WHAT IS EXPECTED
Count the lines below that contain the word "objects", and reply with that number alone.

** Begin DATASET CONTENT **

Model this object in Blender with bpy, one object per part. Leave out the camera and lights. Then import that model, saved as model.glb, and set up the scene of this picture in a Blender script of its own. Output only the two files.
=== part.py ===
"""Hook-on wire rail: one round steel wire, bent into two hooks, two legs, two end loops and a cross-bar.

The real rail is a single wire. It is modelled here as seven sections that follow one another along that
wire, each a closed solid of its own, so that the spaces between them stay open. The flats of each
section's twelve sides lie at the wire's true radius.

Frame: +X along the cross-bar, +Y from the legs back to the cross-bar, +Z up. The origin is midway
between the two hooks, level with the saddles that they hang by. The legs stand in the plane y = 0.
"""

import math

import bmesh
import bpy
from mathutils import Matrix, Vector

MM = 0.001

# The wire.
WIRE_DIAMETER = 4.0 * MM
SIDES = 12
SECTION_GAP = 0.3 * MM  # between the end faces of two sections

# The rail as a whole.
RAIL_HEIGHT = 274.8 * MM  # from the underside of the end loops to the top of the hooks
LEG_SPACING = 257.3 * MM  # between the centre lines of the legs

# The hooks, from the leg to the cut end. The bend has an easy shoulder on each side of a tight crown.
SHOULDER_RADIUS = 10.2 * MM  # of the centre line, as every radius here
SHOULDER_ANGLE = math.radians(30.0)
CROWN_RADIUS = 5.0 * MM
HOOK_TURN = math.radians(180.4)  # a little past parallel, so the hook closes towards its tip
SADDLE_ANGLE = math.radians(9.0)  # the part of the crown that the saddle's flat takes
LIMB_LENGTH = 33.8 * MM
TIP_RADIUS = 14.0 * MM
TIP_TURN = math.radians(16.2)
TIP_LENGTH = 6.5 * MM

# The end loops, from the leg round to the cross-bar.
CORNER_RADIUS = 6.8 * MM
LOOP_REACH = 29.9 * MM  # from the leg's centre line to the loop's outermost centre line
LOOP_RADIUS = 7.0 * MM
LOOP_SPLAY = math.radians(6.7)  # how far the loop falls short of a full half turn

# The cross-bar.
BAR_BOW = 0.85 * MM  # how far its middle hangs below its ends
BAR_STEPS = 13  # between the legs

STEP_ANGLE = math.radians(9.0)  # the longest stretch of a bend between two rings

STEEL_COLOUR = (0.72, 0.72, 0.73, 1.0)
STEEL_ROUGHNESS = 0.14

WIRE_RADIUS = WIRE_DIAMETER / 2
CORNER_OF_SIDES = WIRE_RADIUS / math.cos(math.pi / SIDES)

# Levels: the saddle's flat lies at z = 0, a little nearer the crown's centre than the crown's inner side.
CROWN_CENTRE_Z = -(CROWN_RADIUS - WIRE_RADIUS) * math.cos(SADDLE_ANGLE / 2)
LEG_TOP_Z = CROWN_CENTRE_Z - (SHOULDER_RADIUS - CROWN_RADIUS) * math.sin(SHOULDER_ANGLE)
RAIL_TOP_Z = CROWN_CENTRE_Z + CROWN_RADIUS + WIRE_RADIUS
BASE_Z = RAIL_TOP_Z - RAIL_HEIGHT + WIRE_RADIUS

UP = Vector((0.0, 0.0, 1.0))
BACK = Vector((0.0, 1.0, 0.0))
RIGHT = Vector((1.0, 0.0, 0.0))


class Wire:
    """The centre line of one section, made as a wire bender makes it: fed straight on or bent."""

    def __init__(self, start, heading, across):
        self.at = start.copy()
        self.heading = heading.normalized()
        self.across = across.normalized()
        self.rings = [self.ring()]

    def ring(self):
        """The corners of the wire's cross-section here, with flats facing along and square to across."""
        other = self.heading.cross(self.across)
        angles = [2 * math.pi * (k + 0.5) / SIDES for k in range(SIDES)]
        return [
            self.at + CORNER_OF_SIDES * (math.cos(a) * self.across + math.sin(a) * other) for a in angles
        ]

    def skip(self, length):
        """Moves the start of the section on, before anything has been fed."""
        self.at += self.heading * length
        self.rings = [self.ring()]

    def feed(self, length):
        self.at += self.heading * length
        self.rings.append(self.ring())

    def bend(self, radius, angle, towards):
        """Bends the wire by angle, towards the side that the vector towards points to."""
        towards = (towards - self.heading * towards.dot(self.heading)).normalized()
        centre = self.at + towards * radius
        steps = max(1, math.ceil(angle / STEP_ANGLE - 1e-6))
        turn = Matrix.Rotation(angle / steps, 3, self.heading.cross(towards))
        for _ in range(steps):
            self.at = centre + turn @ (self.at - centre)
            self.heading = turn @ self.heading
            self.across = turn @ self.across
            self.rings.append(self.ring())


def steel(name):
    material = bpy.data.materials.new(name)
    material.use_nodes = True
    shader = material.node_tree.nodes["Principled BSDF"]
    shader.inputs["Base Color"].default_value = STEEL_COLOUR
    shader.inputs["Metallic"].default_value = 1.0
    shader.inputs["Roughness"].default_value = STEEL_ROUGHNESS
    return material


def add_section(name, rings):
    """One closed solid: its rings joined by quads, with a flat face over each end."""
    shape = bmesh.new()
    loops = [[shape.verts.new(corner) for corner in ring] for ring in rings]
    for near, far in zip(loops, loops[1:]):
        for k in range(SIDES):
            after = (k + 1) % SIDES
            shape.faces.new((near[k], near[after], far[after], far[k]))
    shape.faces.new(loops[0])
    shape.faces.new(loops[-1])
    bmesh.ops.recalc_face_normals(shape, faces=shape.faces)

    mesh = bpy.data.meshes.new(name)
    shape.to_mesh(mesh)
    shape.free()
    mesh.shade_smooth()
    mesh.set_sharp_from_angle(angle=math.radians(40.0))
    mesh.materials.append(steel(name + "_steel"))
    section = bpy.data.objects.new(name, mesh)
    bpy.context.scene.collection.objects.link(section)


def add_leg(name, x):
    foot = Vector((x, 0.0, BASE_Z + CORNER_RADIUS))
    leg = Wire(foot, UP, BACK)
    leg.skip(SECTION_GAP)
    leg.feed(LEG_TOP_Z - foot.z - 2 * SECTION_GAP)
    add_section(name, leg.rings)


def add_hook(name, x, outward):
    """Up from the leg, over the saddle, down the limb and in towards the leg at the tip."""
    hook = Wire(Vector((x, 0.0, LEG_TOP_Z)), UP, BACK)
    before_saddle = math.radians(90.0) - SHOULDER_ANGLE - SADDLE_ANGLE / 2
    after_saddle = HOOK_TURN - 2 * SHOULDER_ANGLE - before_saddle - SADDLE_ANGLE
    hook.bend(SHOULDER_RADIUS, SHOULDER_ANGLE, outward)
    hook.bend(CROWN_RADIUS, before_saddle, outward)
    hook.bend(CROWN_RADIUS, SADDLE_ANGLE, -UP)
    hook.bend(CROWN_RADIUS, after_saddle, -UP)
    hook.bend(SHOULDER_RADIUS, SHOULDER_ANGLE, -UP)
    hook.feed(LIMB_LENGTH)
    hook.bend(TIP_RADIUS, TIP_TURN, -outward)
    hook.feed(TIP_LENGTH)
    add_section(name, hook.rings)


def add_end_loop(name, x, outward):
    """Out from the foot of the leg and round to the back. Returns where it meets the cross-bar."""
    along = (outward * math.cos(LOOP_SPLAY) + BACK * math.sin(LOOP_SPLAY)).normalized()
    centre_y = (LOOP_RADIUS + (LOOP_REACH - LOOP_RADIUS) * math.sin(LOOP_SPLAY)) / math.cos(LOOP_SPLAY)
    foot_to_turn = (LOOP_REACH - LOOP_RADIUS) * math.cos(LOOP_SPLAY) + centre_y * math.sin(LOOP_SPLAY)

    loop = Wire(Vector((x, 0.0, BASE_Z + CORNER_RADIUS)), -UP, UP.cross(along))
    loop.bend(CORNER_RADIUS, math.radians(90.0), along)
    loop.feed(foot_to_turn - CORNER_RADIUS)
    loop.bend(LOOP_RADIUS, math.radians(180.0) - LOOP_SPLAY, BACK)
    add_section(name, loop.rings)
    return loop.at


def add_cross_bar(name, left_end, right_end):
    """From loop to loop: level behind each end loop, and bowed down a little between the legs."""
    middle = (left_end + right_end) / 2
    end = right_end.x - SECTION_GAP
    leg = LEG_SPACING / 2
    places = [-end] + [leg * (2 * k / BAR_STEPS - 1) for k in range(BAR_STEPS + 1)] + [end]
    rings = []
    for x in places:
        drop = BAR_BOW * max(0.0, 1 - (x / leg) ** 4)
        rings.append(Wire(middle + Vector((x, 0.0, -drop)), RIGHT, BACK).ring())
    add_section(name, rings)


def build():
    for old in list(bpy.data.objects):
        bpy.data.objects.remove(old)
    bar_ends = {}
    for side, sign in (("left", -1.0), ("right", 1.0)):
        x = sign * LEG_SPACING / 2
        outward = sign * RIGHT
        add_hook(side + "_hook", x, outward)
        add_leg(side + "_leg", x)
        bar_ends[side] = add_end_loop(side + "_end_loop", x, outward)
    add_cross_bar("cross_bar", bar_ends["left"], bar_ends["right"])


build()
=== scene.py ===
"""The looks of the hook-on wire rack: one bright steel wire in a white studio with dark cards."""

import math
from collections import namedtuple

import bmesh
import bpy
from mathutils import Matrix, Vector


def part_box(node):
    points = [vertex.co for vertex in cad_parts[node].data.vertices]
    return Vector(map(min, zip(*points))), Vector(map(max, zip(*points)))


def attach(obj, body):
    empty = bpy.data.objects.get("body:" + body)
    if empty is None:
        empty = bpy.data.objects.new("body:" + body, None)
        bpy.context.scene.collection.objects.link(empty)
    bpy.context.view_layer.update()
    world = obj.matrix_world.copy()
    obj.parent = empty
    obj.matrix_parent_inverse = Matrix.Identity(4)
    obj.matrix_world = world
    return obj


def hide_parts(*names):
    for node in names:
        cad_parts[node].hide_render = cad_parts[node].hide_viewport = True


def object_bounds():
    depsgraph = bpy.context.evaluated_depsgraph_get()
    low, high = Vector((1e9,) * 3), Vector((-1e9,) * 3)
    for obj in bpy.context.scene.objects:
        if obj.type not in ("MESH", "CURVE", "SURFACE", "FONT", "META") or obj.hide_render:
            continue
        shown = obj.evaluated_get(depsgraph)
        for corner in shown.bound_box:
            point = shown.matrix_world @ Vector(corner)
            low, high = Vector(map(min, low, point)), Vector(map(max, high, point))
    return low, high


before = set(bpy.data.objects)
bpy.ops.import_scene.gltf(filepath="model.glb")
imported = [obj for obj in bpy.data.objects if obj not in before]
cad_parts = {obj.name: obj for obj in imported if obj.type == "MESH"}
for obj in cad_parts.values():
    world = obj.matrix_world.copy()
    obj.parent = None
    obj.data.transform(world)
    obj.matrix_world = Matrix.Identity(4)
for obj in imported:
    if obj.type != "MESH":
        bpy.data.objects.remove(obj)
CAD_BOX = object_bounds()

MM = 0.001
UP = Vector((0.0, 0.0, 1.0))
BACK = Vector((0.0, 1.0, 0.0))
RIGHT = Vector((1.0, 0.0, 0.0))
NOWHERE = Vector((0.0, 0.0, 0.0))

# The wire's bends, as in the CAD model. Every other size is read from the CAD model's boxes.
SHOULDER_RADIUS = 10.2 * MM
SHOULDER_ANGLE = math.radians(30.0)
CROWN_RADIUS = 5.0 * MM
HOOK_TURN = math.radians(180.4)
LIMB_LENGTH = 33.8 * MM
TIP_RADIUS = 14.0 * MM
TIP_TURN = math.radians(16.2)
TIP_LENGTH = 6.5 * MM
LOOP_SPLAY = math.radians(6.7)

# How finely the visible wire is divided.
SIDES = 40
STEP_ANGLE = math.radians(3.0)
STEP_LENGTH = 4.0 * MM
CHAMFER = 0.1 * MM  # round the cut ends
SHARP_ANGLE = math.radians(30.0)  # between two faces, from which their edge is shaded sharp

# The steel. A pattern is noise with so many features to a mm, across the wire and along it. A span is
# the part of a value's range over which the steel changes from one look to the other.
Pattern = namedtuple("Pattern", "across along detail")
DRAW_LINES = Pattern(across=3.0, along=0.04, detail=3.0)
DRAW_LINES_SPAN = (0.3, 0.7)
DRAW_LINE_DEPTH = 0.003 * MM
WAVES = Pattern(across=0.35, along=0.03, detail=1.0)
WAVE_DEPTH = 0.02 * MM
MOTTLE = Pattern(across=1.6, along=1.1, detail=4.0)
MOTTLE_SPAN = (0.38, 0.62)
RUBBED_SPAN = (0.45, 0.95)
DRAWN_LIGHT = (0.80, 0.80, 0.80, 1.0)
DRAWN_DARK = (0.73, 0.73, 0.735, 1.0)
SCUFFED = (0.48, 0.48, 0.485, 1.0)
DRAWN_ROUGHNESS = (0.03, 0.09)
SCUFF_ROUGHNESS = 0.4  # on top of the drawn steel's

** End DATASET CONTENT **

ANSWER TO THIS PROBLEM
11